§ **Written instruction**
Reproduce exactly the lines below, starting with the line that contains "Write the JSON" and ending with the last line of the records, both included, and nothing else.

§ **Given entries**
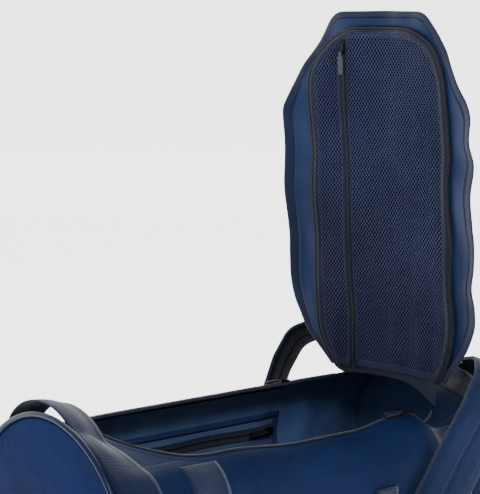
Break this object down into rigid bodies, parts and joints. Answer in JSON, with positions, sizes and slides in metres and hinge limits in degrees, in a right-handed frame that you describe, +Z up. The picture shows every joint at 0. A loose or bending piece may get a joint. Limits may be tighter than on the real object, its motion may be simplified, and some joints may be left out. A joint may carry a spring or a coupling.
{
  "type": "duffel bag",
  "caption": "Soft travel duffel with a full-length lid hinged at one end, storm flap, inner mesh pockets, grab handles and two padded shoulder straps.",
  "frame": {"origin": "centre of the base panel, on the floor", "axes": "+X along the bag to the end where the lid is hinged, -Y to the front wall, +Z up"},
  "size_m": [0.6554, 0.4404, 0.7833],
  "materials": {
    "end_tarp": "glossy coated cloth",
    "body_tarp": "satin coated cloth",
    "flap_tarp": "glossy coated cloth",
    "base_tarp": "satin coated cloth",
    "piping": "satin coated cloth",
    "lining": "matt woven nylon",
    "board": "matt",
    "foam": "matt closed-cell foam",
    "zip_tape": "matt woven tape",
    "zip_coil": "satin nylon",
    "binding": "matt grosgrain",
    "mesh": "open knitted mesh",
    "webbing": "woven polyester webbing",
    "strap_pad": "coated cloth over foam, air mesh beneath",
    "black_webbing": "woven polyester webbing",
    "black_plastic": "matt moulded",
    "grip": "matt padded wrap",
    "slider_metal": "satin enamel",
    "pull_tab": "satin moulded"
  },
  "bodies": {
    "bag": {"back_handle_patches": "webbing", "back_shoulder_strap": "strap_pad", "back_strap_locks": "black_plastic", "back_strap_low_webbing": "black_webbing", "back_strap_top_webbing": "black_webbing", "back_wall": "body_tarp", "back_wall_bands": "webbing", "base_board": "board", "base_panel": "base_tarp", "front_handle_patches": "webbing", "front_shoulder_strap": "strap_pad", "front_strap_locks": "black_plastic", "front_strap_low_webbing": "black_webbing", "front_strap_top_webbing": "black_webbing", "front_wall": "body_tarp", "front_wall_bands": "webbing", "hinge_strip": "binding", "left_end_panel": "end_tarp", "left_end_patches": "webbing", "left_end_piping": "piping", "left_girth_strap": "webbing", "left_top_panel": "body_tarp", "lining": "lining", "right_end_panel": "end_tarp", "right_end_patches": "webbing", "right_end_piping": "piping", "right_girth_strap": "webbing", "right_top_panel": "body_tarp", "rim_facing": "binding", "rim_zip_coil": "zip_coil", "rim_zip_tape": "zip_tape", "wall_pocket_binding": "binding", "wall_pocket_lower_mesh": "mesh", "wall_pocket_upper_mesh": "mesh", "wall_pocket_zip": "zip_coil"},
    "lid": {"lid_panel": "body_tarp", "lid_binding": "binding", "storm_flap": "flap_tarp", "lid_foam": "foam", "lid_lining": "lining", "lid_zip_tape": "zip_tape", "lid_zip_coil": "zip_coil", "lid_mesh_edging": "binding", "lid_mesh_main": "mesh", "lid_mesh_side": "mesh", "lid_pocket_zip": "zip_coil"},
    "front_slider": {"front_slider": "slider_metal"},
    "back_slider": {"back_slider": "slider_metal"},
    "front_slider_pull": {"front_slider_pull": "pull_tab"},
    "back_slider_pull": {"back_slider_pull": "pull_tab"},
    "lid_pocket_slider": {"lid_pocket_slider": "slider_metal"},
    "lid_pocket_pull": {"lid_pocket_pull": "pull_tab"},
    "wall_pocket_slider": {"wall_pocket_slider": "slider_metal"},
    "wall_pocket_pull": {"wall_pocket_pull": "pull_tab"},
    "front_handle": {"front_handle": "webbing", "front_handle_grip": "grip"},
    "back_handle": {"back_handle": "webbing", "back_handle_grip": "grip"},
    "left_end_handle": {"left_end_handle": "webbing"},
    "right_end_handle": {"right_end_handle": "webbing"}
  },
  "joints": [
    {"name": "lid_hinge", "type": "hinge", "parent": "bag", "child": "lid", "pos_m": [0.235, 0, 0.279], "axis": [-0.0696, 0.9948, 0.0746], "range_deg": [-86.3, 15]},
    {"name": "front_slider_slide", "type": "slide", "parent": "bag", "child": "front_slider", "axis": [1, 0, 0], "range_m": [-0.3, 0]},
    {"name": "front_pull_swing", "type": "hinge", "parent": "front_slider", "child": "front_slider_pull", "pos_m": [0.1425, -0.1217, 0.26652], "axis": [0, 0.9681, 0.2504], "range_deg": [0, 160]},
    {"name": "back_slider_slide", "type": "slide", "parent": "bag", "child": "back_slider", "axis": [1, 0, 0], "range_m": [-0.3, 0]},
    {"name": "back_pull_swing", "type": "hinge", "parent": "back_slider", "child": "back_slider_pull", "pos_m": [0.1425, 0.1217, 0.26652], "axis": [0, 0.9681, -0.2504], "range_deg": [0, 160]},
    {"name": "lid_pocket_slide", "type": "slide", "parent": "lid", "child": "lid_pocket_slider", "axis": [0.0691, 0.0097, -0.9976], "range_m": [0, 0.4]},
    {"name": "lid_pocket_pull_swing", "type": "hinge", "parent": "lid_pocket_slider", "child": "lid_pocket_pull", "pos_m": [0.18624, 0.05311, 0.72754], "axis": [-0.261, 0.9653, -0.0087], "range_deg": [0, 150]},
    {"name": "wall_pocket_slide", "type": "slide", "parent": "bag", "child": "wall_pocket_slider", "axis": [1, 0, 0], "range_m": [-0.225, 0]},
    {"name": "wall_pocket_pull_swing", "type": "hinge", "parent": "wall_pocket_slider", "child": "wall_pocket_pull", "pos_m": [0.1455, 0.1555, 0.184], "axis": [0, 0, 1], "range_deg": [0, 150]},
    {"name": "front_handle_swing", "type": "hinge", "parent": "bag", "child": "front_handle", "pos_m": [0, -0.1683, 0.186], "axis": [-1, 0, 0], "range_deg": [0, 165]},
    {"name": "back_handle_swing", "type": "hinge", "parent": "bag", "child": "back_handle", "pos_m": [0, 0.1683, 0.186], "axis": [1, 0, 0], "range_deg": [0, 165]},
    {"name": "left_end_handle_swing", "type": "hinge", "parent": "bag", "child": "left_end_handle", "pos_m": [-0.3265, 0, 0.186], "axis": [0, 1, 0], "range_deg": [0, 160]},
    {"name": "right_end_handle_swing", "type": "hinge", "parent": "bag", "child": "right_end_handle", "pos_m": [0.3265, 0, 0.186], "axis": [0, -1, 0], "range_deg": [0, 160]}
  ]
}
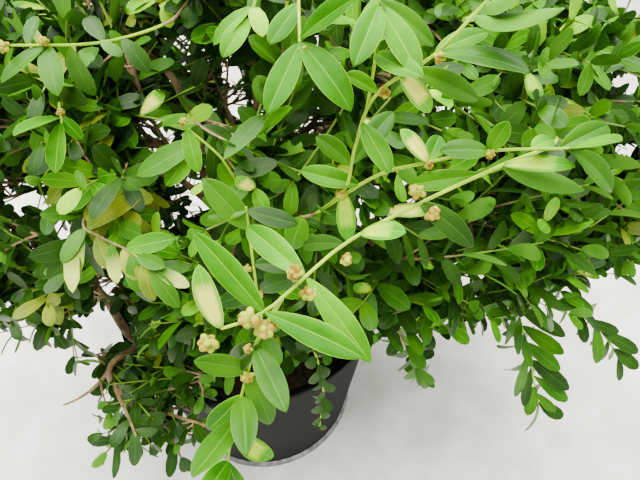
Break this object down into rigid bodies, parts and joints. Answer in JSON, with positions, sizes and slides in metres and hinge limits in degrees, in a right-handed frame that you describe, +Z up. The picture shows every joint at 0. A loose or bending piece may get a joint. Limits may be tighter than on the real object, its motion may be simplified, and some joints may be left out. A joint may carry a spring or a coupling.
{
  "type": "potted box shrub",
  "caption": "Loosely grown evergreen box shrub in a tapered plastic nursery pot, with a short trunk, forked stems, boughs and separate leafy masses.",
  "frame": {"origin": "centre of the pot's flat underside", "axes": "+Z up from the pot's underside through the pot's axis, -Y towards the front of the picture, +X to the right of the picture"},
  "size_m": [0.6844, 0.5364, 0.5618],
  "materials": {
    "pot_plastic": "satin",
    "potting_mix": "rough",
    "bark": "rough",
    "leaves": "glossy"
  },
  "bodies": {
    "root": {"pot": "pot_plastic", "potting_mix": "potting_mix", "trunk": "bark", "stem_front": "bark", "stem_right": "bark", "stem_back": "bark", "stem_back_left": "bark", "stem_left": "bark", "bough_top": "bark", "bough_upper_left": "bark", "bough_lower_front": "bark", "bough_lower_front_right": "bark", "bough_lower_right": "bark", "bough_lower_back_right": "bark", "bough_lower_back_left": "bark", "bough_lower_left": "bark", "bough_skirt": "bark", "foliage_top": "leaves", "foliage_upper_front": "leaves", "foliage_upper_right": "leaves", "foliage_upper_back": "leaves", "foliage_upper_back_left": "leaves", "foliage_upper_left": "leaves", "foliage_lower_front": "leaves", "foliage_lower_front_right": "leaves", "foliage_lower_right": "leaves", "foliage_lower_back_right": "leaves", "foliage_lower_back_left": "leaves", "foliage_lower_left": "leaves", "foliage_lower_front_left": "leaves", "foliage_skirt": "leaves"}
  },
  "joints": []
}
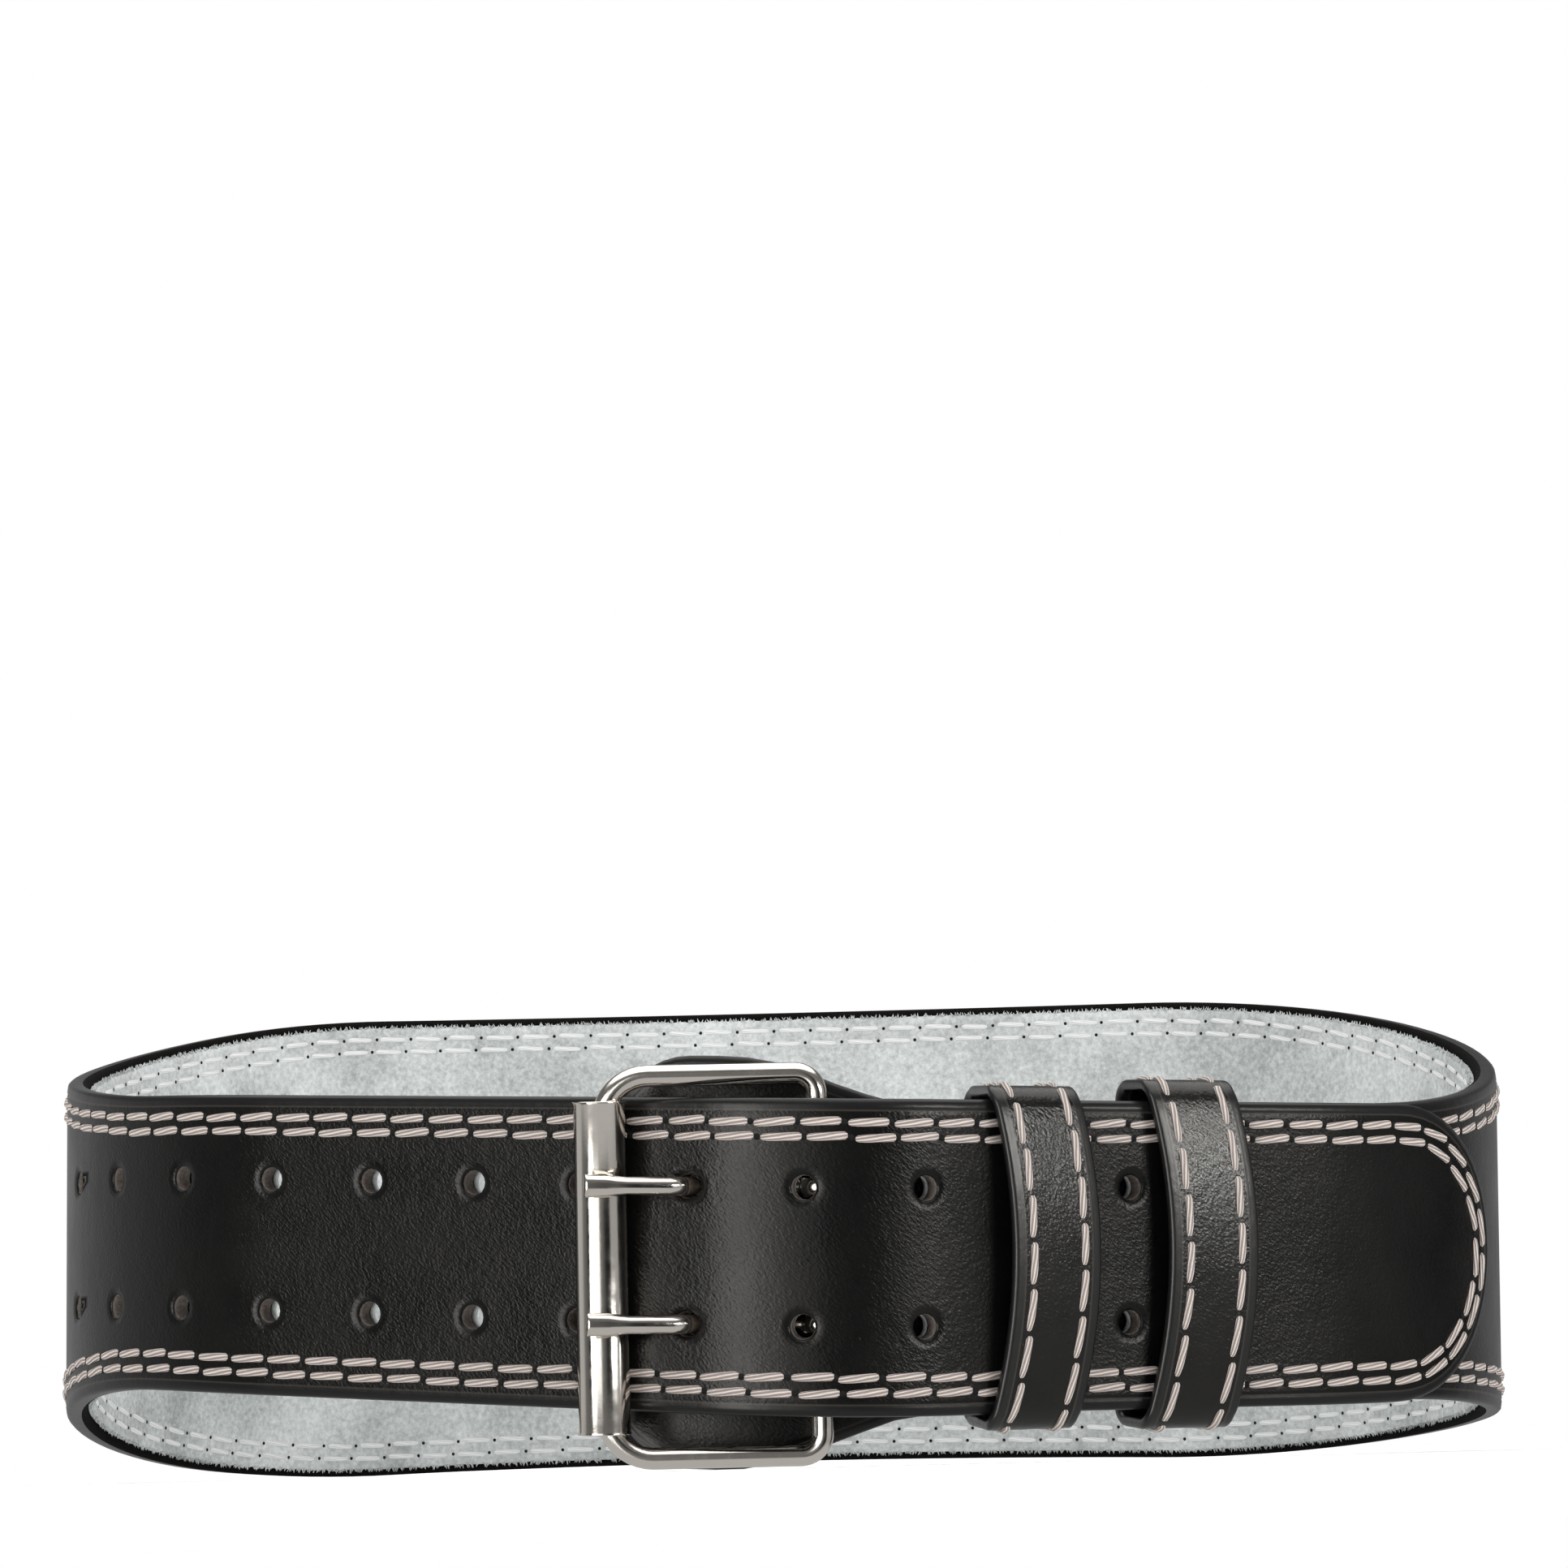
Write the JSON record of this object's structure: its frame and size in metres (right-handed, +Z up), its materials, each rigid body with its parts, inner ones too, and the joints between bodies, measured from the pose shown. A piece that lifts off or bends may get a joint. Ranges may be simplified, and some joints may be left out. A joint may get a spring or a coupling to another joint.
{
  "type": "weightlifting belt",
  "caption": "Leather weightlifting belt with a wide back, suede lining, roller buckle, punched strap and keeper loops, buckled into a loop standing on its lower edges.",
  "frame": {"origin": "on the floor under the middle of the belt's box", "axes": "+Z up, -Y towards the buckle, +Y towards the wide back, +X towards the strap's tip; the belt stands on its lower edges, leaning a few degrees towards the buckle"},
  "size_m": [0.331, 0.2724, 0.1156],
  "materials": {
    "black_leather": "black satin leather with a fine grain, smooth dark edges and thick pale stitching",
    "grey_suede": "light grey suede with a short nap and a fuzzy cut edge",
    "nickel": "bright nickel plating on steel",
    "keeper_leather": "black satin leather with smooth edges and pale stitching"
  },
  "bodies": {
    "root": {"belt_leather": "black_leather", "belt_lining": "grey_suede", "buckle_frame": "nickel", "buckle_roller": "nickel", "prong_upper": "nickel", "prong_lower": "nickel", "buckle_tab": "black_leather", "keeper_inner": "keeper_leather", "keeper_outer": "keeper_leather"}
  },
  "joints": []
}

§ **The completed task**
Write the JSON record of this object's structure: its frame and size in metres (right-handed, +Z up), its materials, each rigid body with its parts, inner ones too, and the joints between bodies, measured from the pose shown. A piece that lifts off or bends may get a joint. Ranges may be simplified, and some joints may be left out. A joint may get a spring or a coupling to another joint.
{
  "type": "weightlifting belt",
  "caption": "Leather weightlifting belt with a wide back, suede lining, roller buckle, punched strap and keeper loops, buckled into a loop standing on its lower edges.",
  "frame": {"origin": "on the floor under the middle of the belt's box", "axes": "+Z up, -Y towards the buckle, +Y towards the wide back, +X towards the strap's tip; the belt stands on its lower edges, leaning a few degrees towards the buckle"},
  "size_m": [0.331, 0.2724, 0.1156],
  "materials": {
    "black_leather": "black satin leather with a fine grain, smooth dark edges and thick pale stitching",
    "grey_suede": "light grey suede with a short nap and a fuzzy cut edge",
    "nickel": "bright nickel plating on steel",
    "keeper_leather": "black satin leather with smooth edges and pale stitching"
  },
  "bodies": {
    "root": {"belt_leather": "black_leather", "belt_lining": "grey_suede", "buckle_frame": "nickel", "buckle_roller": "nickel", "prong_upper": "nickel", "prong_lower": "nickel", "buckle_tab": "black_leather", "keeper_inner": "keeper_leather", "keeper_outer": "keeper_leather"}
  },
  "joints": []
}